The future was lonely and difficult. At Port Said she had received a letter from her mother in answer to her cable. It was a long letter written in the large and fanciful writing which was taught to young ladies in her mother's youth. Its ornateness was so neat that it gave you an impression of insincerity. Mrs. Garstin expressed her regret at Walter's death and sympathized properly with her daughter's grief. She feared that Kitty was left inadequately provided for, but naturally the Colonial Office would give her a pension. She was glad to know that Kitty was coming back to England and of course she must come and stay with her father and mother till her child was born. Then followed certain instructions that Kitty must be sure to follow and various details of her sister Doris's confinement. The little boy weighed so and so much and his paternal grandfather said he had never seen a finer child. Doris was expecting again and they hoped for another boy in order to make the succession to the baronetcy quite sure.

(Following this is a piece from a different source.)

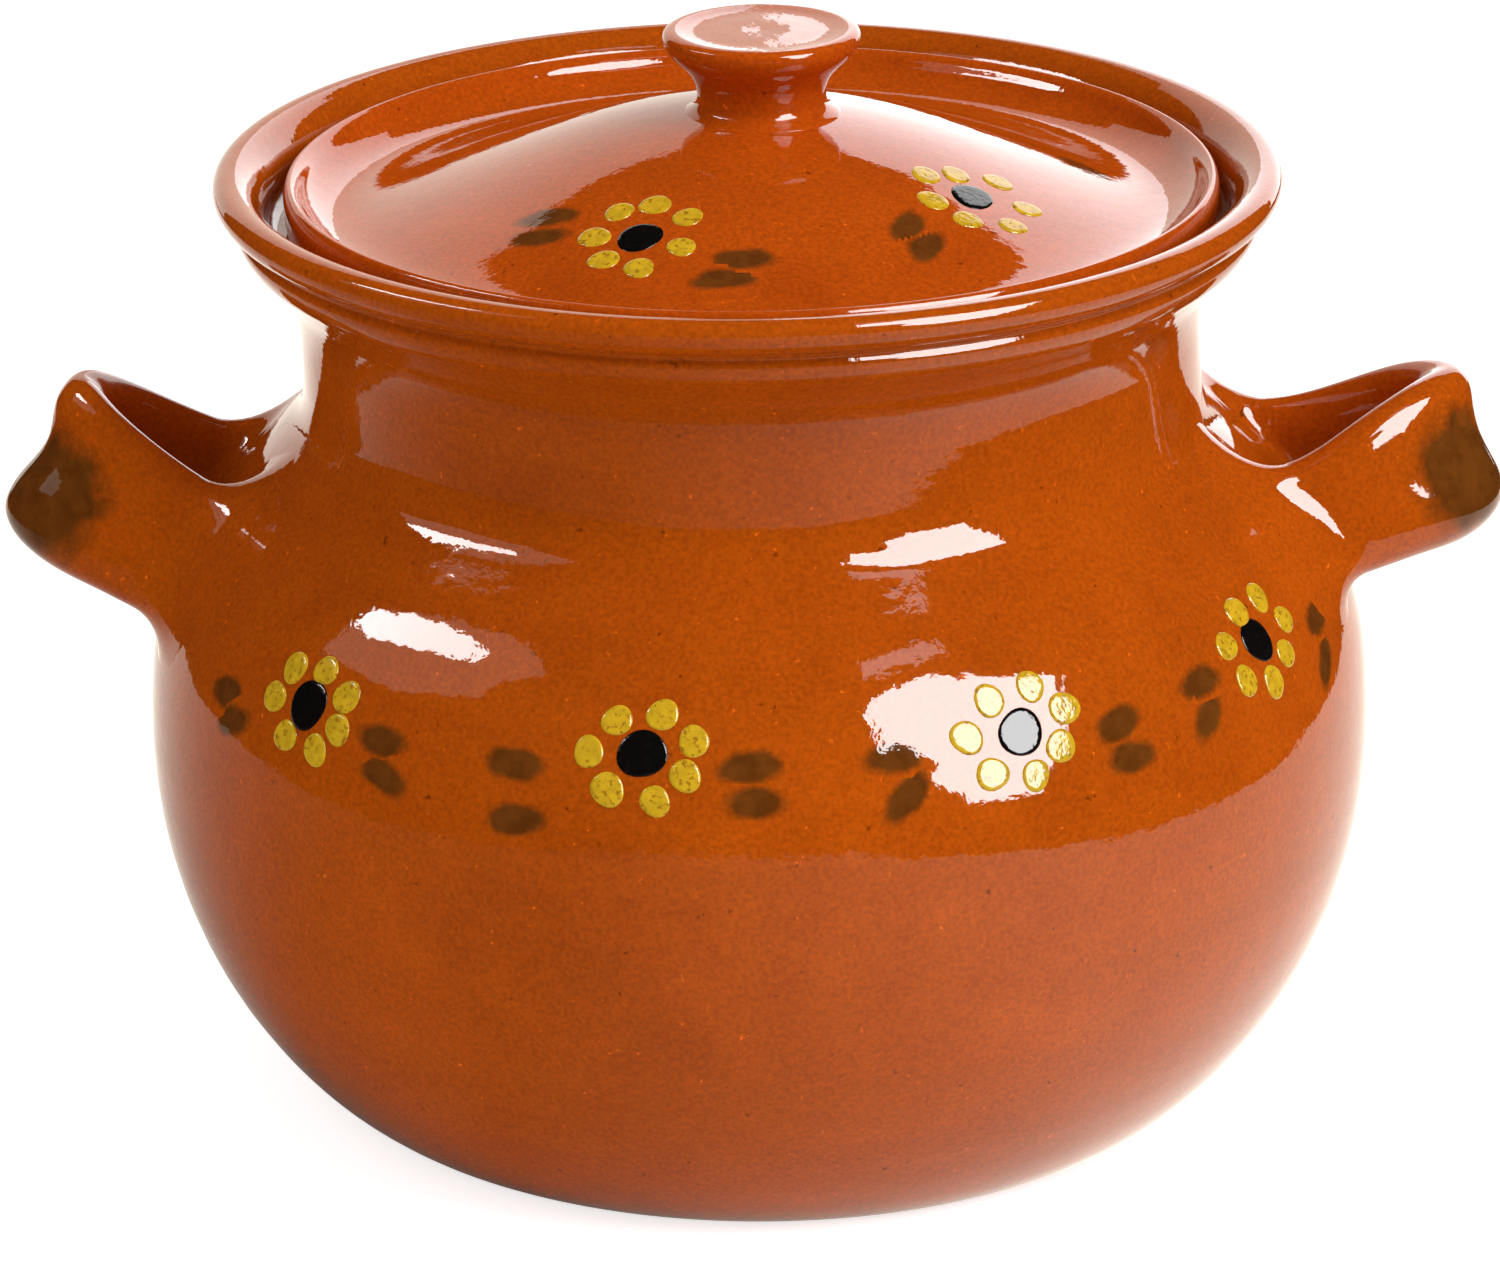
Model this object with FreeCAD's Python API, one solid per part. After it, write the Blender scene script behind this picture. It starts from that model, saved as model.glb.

Kitty saw that the point of the letter lay in the definite date set for the invitation. Mrs. Garstin had no intention of being saddled with a widowed daughter in modest circumstances. It was singular, when she reflected how her mother had idolized her, that now, disappointed in her, she found her merely a nuisance. How strange was the relation between parents and children! When they were small the parents doted on them, passed through agonies of apprehension at each childish ailment, and the children clung to their parents with love and adoration; a few years passed, the children grew up, and persons not of their kin were more important to their happiness than father or mother. Indifference displaced the blind and instinctive love of the past. Their meetings were a source of boredom and irritation. Distracted once at the thought of a month's separation they were able now to look forward with equanimity to being parted for years. Her mother need not worry: as soon as she could she would make herself a home of her own. But she must have a little time; at present everything was vague and she could not form any picture of the future: perhaps she would die in childbirth; that would be a solution of many difficulties.

But when they docked two letters were handed to her. She was surprised to recognize her father's writing: she did not remember that he had ever written to her. He was not effusive, and began: Dear Kitty. He told her that he was writing instead of her mother who had not been well and was obliged to go into a nursing home to have an operation. Kitty was not to be frightened and was to keep to her intention of going round by sea; it was much more expensive to come across by land and with her mother away it would be inconvenient for Kitty to stay at the house in Harrington Gardens. The other was from Doris and it started: Kitty darling, not because Doris had any particular affection for her, but because it was her way thus to address every one she knew.